Zijn studie is niet direct voor leek of filmliefhebber geschreven, daar is hij te gedetailleerd en gespecialiseerd voor. De grote waarde ervan zit in het opvullen van een gat in de filmgeschiedenis. Tot in detail is het klimaat van distributie en filmvertoning uitgezocht, een heidens karwei, met als resultaat een helder beeld van de opkomst en groei van de bioscopen, de concurrentieslagen tussen distributeurs en theaters, de werking van de markt, de bewegingen van de handel in films in Europa en Amerika. Wat als een vrije markt begon, werd later dichtgetimmerd met prijsafspraken en monopolies, waarin de Franse firma Pathé al vroeg een grote rol speelde.

Uit zijn geschiedenis is niet direct op te maken of Desmet zich in de Eerste Wereldoorlog, toen de contacten met zijn leveranciers waren afgesneden, bij verrassing door zijn concurrenten heeft laten aftroeven of dat hij het bewust liet gebeuren. Bij het opzetten van bioscopen was hij bij de aankoop van bouwgrond en panden op een andere passie gestoten. Hij werd een succesvol handelaar in onroerend goed.

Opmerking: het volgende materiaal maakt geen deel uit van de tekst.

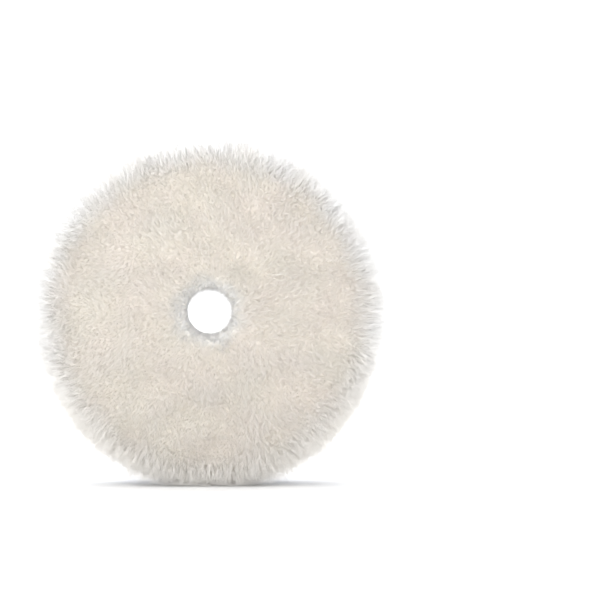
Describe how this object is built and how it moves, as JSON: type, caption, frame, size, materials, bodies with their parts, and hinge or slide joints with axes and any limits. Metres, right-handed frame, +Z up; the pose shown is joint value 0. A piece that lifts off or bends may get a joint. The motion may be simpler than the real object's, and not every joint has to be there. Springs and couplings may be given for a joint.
{
  "type": "polishing pad",
  "caption": "Round wool polishing pad with a centre hole, a foam interface and a hook-and-loop back, standing on its edge.",
  "frame": {"origin": "on the floor, under the middle of the pad as it stands on its wool edge", "axes": "+Y along the pad's axis from the wool face towards the loop face, +Z up from the floor to the pad's centre, +X across"},
  "size_m": [0.163, 0.0252, 0.1615],
  "materials": {
    "wool": "matte",
    "backing_knit": "matte",
    "adhesive": "satin",
    "foam": "matte",
    "loop": "matte"
  },
  "bodies": {
    "root": {"wool_pile": "wool", "wool_backing": "backing_knit", "front_adhesive": "adhesive", "foam_interface": "foam", "rear_adhesive": "adhesive", "loop_backing": "loop"}
  },
  "joints": []
}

Zijn belangstelling voor film verdween niet helemaal. Hij hield nog een bioscoop aan en gooide zijn films en archief niet weg. Ze lagen, verpakt in kisten en pakken, vergeten in een garage, waar ze een halve eeuw een sprookjesslaap sliepen. Zo werden ze bewaard voor een tijd, waarin ze weer worden gewaardeerd als de oorsprong van een genre. Zijn films laten zien waar onze voorouders van hielden, van veel spektakel; zijn papieren hoe die betoverende wereld van het witte doek uit het niets ontstond.